After the meeting, the library board president told Baptist Press the board would take the matter of blunting Internet porn's availability "under advisement" but added he anticipated neither a study session nor a vote on the matter.

The dispute in Camas is reflected across the nation, as community residents, library boards, and courts of law grapple with issues related to pornography on the Internet.

"The situation has gotten much worse since the elimination of the Communications Decency Act last summer," said David Burt of Lake Oswego, Ore. A librarian by profession, he is a nationally known advocate of filtering. "A year ago, you wouldn't have seen ads for porn sites. Now they pop up (on your computer) even when you have no reason to expect them."

For almost two years libraries and schools alike have been caught up in the maelstrom of easy accessibility to Internet red light districts.

The American Library Association's position is that parents are the ones to be responsible to protect their children from Internet pornography.
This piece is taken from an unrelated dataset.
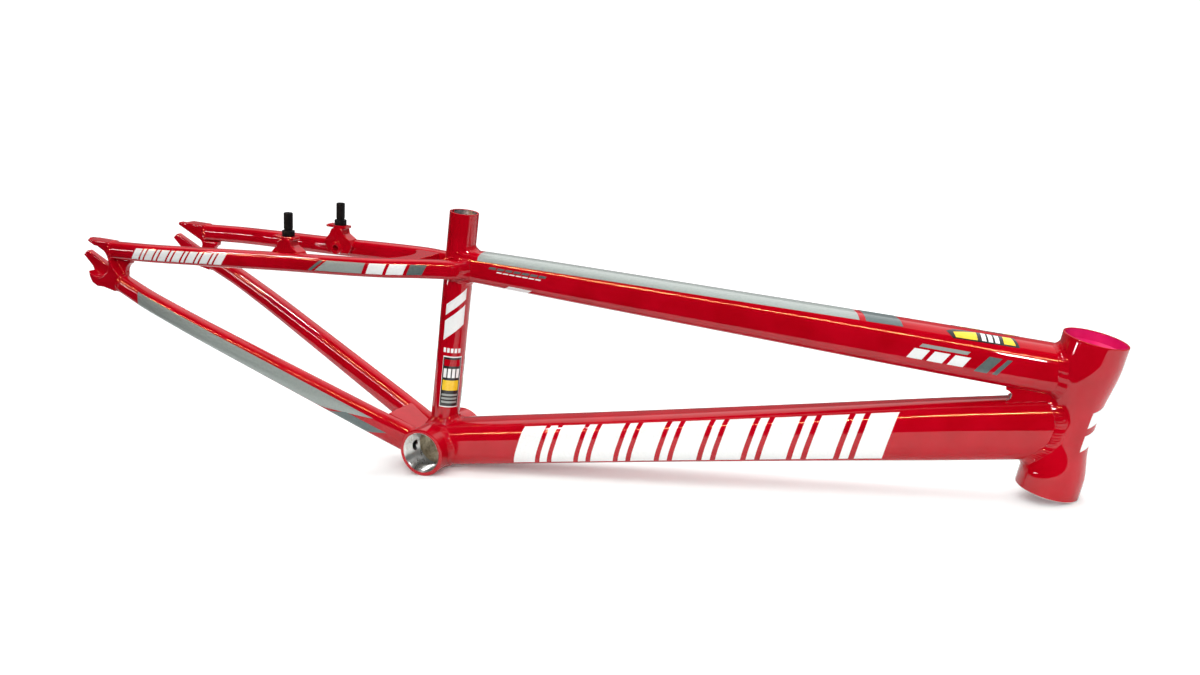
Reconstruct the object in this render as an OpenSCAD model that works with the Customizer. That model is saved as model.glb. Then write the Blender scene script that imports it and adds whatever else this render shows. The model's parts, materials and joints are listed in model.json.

Filtering is censorship, they say.

"One child out of a trillion billion seeks out pornography," said Judith Krug, spokesperson for the ALA's Office of Intellectual Freedom, which is leading the charge to quash the use of software programs to filter the Internet at libraries. "Their number is so small that it is almost laughable.

"Every time I hear someone say, 'I want to protect the children,' I want to pull my hair out," Krug said. "Yeah, I want to protect kids too, but we should be doing that by teaching them how to access information, and discard that which is irrelevant or inappropriate or obscene."

Filtering proponents say that's asking too much of children.

"This makes as much sense as a public library purchasing Hustler (magazine) and placing it next to Highlights in the children's room, then informing parents that it is now their responsibility to teach their children how to decide not to open the magazine and look at it," Burt said. "Those in my profession who argue for unlimited rights for children not only ignore community standards and the law, but also decades of cognitive research."

There's another problem, Burt said: "Most of us live in communities where it is a community responsibility to protect children from pornography. … Adult bookstores, X-rated movie theaters, and strip clubs are off-limits to minors. When a public library decides to offer unrestricted Internet access to children, it has made a fundamental, radical change to the community without the community's consent. The library has in effect decided for the whole community that it is no longer a community responsibility to protect children from pornography."

"What we're asking the library to do is to cut off pornography at the source," Anderson added. "What we're asking for is your protection."